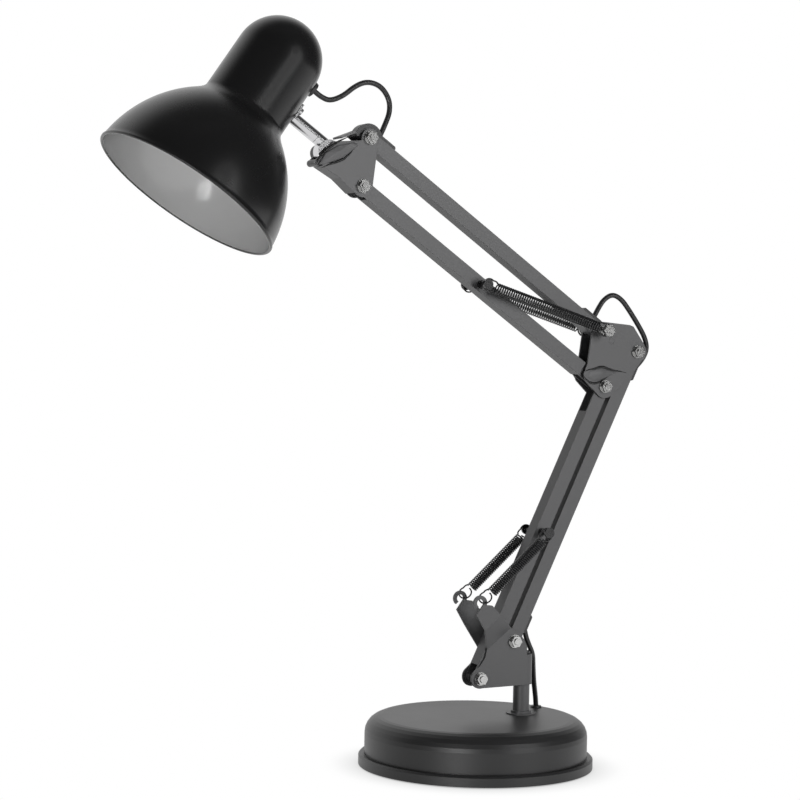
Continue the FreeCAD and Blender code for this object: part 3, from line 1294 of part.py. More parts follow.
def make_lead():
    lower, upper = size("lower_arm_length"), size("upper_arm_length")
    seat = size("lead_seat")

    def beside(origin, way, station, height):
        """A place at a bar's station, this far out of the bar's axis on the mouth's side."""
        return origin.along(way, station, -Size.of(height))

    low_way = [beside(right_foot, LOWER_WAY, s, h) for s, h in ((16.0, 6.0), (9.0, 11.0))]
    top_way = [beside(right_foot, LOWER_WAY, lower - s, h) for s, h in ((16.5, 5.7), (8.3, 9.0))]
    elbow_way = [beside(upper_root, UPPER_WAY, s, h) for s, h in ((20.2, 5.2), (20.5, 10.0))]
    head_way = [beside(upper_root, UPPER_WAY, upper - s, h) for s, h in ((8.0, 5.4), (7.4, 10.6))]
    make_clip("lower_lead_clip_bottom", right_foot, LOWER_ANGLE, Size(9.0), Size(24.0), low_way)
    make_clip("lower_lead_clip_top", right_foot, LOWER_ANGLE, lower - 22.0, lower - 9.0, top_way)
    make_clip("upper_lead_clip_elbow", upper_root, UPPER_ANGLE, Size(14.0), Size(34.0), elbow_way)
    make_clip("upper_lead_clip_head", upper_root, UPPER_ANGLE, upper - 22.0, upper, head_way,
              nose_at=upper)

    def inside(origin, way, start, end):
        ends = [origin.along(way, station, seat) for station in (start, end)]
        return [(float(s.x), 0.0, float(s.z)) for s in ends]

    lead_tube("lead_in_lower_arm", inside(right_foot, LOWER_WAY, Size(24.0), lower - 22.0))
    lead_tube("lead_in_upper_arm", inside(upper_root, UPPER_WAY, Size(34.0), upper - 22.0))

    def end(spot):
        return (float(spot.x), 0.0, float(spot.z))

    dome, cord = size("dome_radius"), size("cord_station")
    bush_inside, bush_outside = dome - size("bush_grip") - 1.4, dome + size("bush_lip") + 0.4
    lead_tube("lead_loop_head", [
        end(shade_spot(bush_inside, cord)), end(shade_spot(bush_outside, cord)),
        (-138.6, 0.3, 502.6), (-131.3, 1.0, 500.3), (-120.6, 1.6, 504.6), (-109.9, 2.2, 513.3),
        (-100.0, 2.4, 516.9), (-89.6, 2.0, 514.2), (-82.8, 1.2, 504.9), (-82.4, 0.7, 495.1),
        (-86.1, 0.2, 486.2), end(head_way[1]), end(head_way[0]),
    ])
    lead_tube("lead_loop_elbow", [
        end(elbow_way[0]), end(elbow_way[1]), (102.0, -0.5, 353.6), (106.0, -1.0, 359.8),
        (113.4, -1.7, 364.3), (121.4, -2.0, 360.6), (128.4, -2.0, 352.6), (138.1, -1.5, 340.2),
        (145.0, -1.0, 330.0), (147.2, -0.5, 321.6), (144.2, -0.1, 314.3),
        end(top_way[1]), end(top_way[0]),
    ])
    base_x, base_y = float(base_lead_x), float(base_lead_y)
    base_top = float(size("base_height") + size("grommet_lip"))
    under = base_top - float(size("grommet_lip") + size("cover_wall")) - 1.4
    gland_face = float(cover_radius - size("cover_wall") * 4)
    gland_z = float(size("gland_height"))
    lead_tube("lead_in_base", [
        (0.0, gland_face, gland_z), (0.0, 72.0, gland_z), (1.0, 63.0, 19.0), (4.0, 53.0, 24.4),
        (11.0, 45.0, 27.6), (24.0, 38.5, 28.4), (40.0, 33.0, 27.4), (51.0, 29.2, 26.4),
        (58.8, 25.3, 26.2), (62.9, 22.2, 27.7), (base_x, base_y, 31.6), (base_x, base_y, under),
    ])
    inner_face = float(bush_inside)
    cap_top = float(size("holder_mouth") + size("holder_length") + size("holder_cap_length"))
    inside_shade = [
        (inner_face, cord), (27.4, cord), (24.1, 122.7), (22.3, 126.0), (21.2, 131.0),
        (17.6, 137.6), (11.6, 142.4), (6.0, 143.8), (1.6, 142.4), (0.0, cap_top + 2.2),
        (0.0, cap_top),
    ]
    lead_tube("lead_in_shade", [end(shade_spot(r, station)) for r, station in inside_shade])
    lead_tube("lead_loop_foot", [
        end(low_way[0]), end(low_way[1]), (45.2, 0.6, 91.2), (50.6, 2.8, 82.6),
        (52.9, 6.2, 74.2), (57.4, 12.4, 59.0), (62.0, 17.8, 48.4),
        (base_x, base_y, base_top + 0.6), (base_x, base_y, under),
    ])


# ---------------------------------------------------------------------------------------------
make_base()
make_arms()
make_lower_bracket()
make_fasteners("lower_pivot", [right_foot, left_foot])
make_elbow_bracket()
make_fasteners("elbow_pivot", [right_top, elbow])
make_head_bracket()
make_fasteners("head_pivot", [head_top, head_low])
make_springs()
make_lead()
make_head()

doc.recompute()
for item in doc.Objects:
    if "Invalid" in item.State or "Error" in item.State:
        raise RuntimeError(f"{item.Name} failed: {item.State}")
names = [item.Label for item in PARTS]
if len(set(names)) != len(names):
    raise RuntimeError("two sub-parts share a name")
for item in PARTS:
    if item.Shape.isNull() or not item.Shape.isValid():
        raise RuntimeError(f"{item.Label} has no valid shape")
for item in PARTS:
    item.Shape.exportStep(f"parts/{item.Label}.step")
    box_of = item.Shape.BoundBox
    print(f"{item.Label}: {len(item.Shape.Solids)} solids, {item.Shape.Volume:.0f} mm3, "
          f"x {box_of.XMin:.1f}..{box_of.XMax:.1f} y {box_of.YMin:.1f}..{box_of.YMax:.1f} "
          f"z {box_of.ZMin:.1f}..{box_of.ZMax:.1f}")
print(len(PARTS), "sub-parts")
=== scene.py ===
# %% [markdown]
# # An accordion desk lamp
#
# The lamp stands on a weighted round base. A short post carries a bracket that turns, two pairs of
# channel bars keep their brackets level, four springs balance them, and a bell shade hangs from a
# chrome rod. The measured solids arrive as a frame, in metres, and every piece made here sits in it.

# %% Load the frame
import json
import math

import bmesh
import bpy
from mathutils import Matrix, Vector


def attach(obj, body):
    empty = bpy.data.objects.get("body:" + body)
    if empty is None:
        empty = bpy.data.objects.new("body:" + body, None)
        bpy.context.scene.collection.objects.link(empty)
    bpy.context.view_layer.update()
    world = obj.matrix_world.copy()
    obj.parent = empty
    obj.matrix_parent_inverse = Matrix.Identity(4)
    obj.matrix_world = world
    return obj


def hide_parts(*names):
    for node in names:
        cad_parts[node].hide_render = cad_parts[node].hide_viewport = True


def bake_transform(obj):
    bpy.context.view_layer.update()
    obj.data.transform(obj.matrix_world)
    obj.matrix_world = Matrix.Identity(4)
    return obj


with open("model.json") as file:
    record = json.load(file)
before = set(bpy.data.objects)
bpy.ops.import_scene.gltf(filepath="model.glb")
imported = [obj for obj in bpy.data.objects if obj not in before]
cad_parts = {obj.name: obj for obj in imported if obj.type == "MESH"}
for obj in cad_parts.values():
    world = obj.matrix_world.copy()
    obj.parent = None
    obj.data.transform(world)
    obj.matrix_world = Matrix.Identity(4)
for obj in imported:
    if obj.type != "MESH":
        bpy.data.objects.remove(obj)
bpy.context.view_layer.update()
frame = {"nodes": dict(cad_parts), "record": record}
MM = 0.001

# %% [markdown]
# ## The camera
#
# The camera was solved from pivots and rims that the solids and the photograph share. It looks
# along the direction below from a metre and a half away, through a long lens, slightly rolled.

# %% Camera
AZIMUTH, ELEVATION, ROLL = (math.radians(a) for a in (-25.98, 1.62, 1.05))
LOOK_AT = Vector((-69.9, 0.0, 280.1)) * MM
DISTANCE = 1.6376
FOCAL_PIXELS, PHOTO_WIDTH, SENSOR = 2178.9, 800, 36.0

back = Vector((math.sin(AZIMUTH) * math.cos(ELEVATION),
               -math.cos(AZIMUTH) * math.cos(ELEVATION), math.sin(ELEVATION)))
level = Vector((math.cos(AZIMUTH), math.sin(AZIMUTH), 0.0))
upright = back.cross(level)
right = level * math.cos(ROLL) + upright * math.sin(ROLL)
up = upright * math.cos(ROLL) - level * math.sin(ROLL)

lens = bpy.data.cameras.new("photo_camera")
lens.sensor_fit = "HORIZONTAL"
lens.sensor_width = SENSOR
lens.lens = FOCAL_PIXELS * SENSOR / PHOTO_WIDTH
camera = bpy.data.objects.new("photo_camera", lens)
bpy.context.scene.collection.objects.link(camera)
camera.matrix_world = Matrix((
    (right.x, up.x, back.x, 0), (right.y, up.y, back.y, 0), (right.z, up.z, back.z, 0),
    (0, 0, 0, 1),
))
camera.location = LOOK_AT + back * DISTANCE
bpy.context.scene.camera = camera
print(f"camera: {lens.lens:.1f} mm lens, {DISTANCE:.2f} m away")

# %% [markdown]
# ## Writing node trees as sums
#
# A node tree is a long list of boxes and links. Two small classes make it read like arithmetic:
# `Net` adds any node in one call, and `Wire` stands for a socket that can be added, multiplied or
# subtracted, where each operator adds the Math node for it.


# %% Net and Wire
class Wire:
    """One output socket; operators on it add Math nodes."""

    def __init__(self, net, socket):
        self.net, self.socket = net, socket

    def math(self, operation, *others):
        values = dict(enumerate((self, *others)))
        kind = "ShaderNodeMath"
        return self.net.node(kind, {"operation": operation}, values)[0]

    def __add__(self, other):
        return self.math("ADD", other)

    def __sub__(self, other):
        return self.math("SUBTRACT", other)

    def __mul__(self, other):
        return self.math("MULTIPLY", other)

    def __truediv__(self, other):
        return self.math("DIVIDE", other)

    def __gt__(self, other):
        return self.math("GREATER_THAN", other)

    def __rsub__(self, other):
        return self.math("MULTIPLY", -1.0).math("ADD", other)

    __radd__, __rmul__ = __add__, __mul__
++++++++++
Give back, word for word, only the lines above from the line holding "doc.recompute()" to the line holding "record = json.load(file)", both included.

doc.recompute()
for item in doc.Objects:
    if "Invalid" in item.State or "Error" in item.State:
        raise RuntimeError(f"{item.Name} failed: {item.State}")
names = [item.Label for item in PARTS]
if len(set(names)) != len(names):
    raise RuntimeError("two sub-parts share a name")
for item in PARTS:
    if item.Shape.isNull() or not item.Shape.isValid():
        raise RuntimeError(f"{item.Label} has no valid shape")
for item in PARTS:
    item.Shape.exportStep(f"parts/{item.Label}.step")
    box_of = item.Shape.BoundBox
    print(f"{item.Label}: {len(item.Shape.Solids)} solids, {item.Shape.Volume:.0f} mm3, "
          f"x {box_of.XMin:.1f}..{box_of.XMax:.1f} y {box_of.YMin:.1f}..{box_of.YMax:.1f} "
          f"z {box_of.ZMin:.1f}..{box_of.ZMax:.1f}")
print(len(PARTS), "sub-parts")
=== scene.py ===
# %% [markdown]
# # An accordion desk lamp
#
# The lamp stands on a weighted round base. A short post carries a bracket that turns, two pairs of
# channel bars keep their brackets level, four springs balance them, and a bell shade hangs from a
# chrome rod. The measured solids arrive as a frame, in metres, and every piece made here sits in it.

# %% Load the frame
import json
import math

import bmesh
import bpy
from mathutils import Matrix, Vector


def attach(obj, body):
    empty = bpy.data.objects.get("body:" + body)
    if empty is None:
        empty = bpy.data.objects.new("body:" + body, None)
        bpy.context.scene.collection.objects.link(empty)
    bpy.context.view_layer.update()
    world = obj.matrix_world.copy()
    obj.parent = empty
    obj.matrix_parent_inverse = Matrix.Identity(4)
    obj.matrix_world = world
    return obj


def hide_parts(*names):
    for node in names:
        cad_parts[node].hide_render = cad_parts[node].hide_viewport = True


def bake_transform(obj):
    bpy.context.view_layer.update()
    obj.data.transform(obj.matrix_world)
    obj.matrix_world = Matrix.Identity(4)
    return obj


with open("model.json") as file:
    record = json.load(file)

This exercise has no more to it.